start Data segment

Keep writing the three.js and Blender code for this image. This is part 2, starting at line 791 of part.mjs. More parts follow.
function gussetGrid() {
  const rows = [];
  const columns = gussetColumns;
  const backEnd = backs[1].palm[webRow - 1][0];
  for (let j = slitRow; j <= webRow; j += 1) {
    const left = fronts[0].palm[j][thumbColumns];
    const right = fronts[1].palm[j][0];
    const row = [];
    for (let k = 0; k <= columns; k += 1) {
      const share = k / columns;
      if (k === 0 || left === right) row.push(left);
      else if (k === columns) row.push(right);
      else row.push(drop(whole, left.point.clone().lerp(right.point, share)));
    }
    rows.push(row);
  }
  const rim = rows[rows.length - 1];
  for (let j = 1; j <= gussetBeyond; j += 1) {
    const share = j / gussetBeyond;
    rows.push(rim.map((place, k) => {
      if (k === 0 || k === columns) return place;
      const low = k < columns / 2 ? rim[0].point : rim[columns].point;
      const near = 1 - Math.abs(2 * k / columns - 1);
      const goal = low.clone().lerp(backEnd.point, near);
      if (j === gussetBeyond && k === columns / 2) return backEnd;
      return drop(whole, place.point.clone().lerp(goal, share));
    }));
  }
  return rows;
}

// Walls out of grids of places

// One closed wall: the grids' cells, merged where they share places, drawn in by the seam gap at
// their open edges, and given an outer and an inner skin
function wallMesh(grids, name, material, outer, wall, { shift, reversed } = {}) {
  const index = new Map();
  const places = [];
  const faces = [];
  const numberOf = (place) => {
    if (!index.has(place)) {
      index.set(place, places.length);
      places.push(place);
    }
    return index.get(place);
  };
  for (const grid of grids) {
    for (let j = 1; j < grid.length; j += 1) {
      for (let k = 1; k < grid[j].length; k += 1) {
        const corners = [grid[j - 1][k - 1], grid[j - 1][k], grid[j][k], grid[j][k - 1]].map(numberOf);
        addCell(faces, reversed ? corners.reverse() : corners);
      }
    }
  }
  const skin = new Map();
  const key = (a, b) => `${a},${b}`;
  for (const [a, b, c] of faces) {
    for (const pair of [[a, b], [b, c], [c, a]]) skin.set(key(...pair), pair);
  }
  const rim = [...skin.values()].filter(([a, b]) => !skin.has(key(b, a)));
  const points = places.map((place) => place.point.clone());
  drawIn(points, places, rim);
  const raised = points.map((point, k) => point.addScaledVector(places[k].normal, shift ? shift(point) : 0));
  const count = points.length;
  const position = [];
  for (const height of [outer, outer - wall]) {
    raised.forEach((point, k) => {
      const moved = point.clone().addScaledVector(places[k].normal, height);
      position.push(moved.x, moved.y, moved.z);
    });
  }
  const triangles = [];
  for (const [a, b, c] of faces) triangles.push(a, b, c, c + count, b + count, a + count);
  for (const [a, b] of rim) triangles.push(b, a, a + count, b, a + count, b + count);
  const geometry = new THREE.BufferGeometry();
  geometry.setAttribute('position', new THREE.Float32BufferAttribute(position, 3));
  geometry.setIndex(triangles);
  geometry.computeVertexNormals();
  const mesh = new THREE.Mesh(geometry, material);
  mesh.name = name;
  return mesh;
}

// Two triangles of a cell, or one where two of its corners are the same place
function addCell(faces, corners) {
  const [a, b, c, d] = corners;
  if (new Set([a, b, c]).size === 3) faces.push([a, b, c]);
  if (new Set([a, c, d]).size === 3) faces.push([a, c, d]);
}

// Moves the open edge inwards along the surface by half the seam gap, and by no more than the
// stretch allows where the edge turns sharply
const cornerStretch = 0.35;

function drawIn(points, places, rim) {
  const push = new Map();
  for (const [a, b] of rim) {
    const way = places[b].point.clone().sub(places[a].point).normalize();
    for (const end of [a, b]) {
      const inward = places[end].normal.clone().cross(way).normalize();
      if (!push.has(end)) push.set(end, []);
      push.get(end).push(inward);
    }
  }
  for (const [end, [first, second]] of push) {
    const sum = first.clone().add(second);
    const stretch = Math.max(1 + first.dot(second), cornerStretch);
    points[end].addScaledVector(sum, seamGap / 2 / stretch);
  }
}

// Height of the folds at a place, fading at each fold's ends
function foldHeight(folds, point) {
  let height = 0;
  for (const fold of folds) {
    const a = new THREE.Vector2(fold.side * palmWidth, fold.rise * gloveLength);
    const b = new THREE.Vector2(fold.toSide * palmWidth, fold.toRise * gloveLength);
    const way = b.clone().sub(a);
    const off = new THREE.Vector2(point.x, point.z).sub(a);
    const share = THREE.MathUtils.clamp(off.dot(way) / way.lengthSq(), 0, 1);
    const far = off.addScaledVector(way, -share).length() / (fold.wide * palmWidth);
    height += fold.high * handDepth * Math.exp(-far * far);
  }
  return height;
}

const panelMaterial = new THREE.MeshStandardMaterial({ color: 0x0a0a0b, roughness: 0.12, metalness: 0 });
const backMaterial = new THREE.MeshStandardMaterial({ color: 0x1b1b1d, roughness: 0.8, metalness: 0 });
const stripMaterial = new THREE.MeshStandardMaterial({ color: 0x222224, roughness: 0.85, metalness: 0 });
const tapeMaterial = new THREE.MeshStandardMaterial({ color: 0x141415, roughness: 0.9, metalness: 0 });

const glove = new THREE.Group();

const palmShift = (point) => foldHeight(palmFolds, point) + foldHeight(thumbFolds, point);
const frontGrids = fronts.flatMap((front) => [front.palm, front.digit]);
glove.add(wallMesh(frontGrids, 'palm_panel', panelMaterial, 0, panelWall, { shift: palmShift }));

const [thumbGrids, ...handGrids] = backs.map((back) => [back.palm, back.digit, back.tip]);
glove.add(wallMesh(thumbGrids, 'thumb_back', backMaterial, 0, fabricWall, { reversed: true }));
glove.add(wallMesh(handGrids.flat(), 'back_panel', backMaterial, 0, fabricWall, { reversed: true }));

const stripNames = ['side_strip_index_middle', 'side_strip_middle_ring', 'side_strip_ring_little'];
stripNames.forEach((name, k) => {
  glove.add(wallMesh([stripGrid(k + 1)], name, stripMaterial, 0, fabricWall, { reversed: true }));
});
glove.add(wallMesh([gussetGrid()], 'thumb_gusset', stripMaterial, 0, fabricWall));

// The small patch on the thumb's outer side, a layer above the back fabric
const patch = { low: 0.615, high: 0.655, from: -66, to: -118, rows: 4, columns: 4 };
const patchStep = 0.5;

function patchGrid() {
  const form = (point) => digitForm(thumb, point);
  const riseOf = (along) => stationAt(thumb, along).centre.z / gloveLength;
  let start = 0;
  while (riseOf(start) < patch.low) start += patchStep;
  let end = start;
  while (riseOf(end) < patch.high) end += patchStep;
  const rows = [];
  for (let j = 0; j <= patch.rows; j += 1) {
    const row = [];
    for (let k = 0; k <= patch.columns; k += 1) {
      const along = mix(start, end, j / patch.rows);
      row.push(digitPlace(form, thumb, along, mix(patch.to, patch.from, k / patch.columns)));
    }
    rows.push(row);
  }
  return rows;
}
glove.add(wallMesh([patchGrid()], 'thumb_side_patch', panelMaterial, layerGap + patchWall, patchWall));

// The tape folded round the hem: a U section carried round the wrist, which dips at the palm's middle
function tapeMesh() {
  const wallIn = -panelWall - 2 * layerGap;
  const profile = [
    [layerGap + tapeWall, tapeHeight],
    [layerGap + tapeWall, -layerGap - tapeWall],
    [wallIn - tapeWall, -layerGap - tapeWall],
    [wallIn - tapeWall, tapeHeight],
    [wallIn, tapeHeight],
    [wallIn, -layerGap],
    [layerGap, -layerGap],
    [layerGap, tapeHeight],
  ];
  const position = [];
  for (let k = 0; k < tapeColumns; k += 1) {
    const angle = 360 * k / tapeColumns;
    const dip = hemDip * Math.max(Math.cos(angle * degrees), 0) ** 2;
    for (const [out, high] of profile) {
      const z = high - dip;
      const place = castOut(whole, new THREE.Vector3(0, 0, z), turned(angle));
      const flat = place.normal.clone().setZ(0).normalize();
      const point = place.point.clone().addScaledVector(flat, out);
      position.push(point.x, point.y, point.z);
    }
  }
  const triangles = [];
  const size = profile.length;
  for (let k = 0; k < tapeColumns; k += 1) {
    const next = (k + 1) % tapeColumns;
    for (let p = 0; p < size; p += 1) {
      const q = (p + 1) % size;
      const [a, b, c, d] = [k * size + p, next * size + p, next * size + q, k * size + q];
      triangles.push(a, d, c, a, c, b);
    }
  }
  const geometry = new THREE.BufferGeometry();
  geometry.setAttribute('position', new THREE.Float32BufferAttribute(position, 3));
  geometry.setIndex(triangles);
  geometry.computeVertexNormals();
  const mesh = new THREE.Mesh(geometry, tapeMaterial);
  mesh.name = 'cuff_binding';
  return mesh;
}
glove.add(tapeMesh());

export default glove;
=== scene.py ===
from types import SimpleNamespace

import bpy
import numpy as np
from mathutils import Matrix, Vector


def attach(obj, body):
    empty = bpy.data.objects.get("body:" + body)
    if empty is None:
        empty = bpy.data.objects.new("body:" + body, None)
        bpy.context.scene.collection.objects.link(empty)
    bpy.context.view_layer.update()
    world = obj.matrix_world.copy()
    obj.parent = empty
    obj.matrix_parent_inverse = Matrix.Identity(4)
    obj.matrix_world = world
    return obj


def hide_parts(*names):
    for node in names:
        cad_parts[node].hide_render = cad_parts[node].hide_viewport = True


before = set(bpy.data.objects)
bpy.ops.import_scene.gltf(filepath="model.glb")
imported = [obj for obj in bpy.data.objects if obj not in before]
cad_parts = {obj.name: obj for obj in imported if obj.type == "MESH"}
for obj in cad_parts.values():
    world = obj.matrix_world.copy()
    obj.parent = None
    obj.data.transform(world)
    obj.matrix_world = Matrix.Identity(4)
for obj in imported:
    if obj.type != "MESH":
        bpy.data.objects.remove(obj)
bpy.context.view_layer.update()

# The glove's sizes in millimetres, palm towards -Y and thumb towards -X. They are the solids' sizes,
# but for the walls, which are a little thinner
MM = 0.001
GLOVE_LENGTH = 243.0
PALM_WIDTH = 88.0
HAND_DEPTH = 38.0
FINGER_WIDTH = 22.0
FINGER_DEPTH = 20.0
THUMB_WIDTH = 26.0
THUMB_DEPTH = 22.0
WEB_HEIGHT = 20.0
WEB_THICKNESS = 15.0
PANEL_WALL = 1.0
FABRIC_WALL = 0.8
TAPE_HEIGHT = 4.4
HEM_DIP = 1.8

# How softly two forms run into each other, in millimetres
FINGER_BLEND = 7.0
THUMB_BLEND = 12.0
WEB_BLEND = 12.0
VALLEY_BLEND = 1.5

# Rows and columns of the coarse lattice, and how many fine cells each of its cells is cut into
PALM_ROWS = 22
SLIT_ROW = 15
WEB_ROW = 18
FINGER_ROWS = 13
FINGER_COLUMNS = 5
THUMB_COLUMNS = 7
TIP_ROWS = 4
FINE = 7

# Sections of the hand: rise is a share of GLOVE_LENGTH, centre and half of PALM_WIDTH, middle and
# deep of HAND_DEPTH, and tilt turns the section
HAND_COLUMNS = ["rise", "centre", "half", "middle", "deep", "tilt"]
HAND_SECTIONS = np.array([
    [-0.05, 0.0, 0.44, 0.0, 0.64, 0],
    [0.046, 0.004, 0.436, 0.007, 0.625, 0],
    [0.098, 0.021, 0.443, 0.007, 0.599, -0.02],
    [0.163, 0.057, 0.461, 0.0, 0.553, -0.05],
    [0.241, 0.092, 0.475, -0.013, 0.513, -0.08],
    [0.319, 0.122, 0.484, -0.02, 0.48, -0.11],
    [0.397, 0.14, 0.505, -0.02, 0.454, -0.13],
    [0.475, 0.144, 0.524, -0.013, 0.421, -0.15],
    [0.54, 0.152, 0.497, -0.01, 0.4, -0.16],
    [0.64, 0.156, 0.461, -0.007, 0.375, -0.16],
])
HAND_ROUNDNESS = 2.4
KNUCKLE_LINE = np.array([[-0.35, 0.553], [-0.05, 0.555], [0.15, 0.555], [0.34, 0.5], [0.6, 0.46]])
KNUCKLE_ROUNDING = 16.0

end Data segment

Only the lines from the top of the data through the line that contains "grids of places" should be quoted, exactly as they stand.

> _Final answer_:
Keep writing the three.js and Blender code for this image. This is part 2, starting at line 791 of part.mjs. More parts follow.
function gussetGrid() {
  const rows = [];
  const columns = gussetColumns;
  const backEnd = backs[1].palm[webRow - 1][0];
  for (let j = slitRow; j <= webRow; j += 1) {
    const left = fronts[0].palm[j][thumbColumns];
    const right = fronts[1].palm[j][0];
    const row = [];
    for (let k = 0; k <= columns; k += 1) {
      const share = k / columns;
      if (k === 0 || left === right) row.push(left);
      else if (k === columns) row.push(right);
      else row.push(drop(whole, left.point.clone().lerp(right.point, share)));
    }
    rows.push(row);
  }
  const rim = rows[rows.length - 1];
  for (let j = 1; j <= gussetBeyond; j += 1) {
    const share = j / gussetBeyond;
    rows.push(rim.map((place, k) => {
      if (k === 0 || k === columns) return place;
      const low = k < columns / 2 ? rim[0].point : rim[columns].point;
      const near = 1 - Math.abs(2 * k / columns - 1);
      const goal = low.clone().lerp(backEnd.point, near);
      if (j === gussetBeyond && k === columns / 2) return backEnd;
      return drop(whole, place.point.clone().lerp(goal, share));
    }));
  }
  return rows;
}

// Walls out of grids of places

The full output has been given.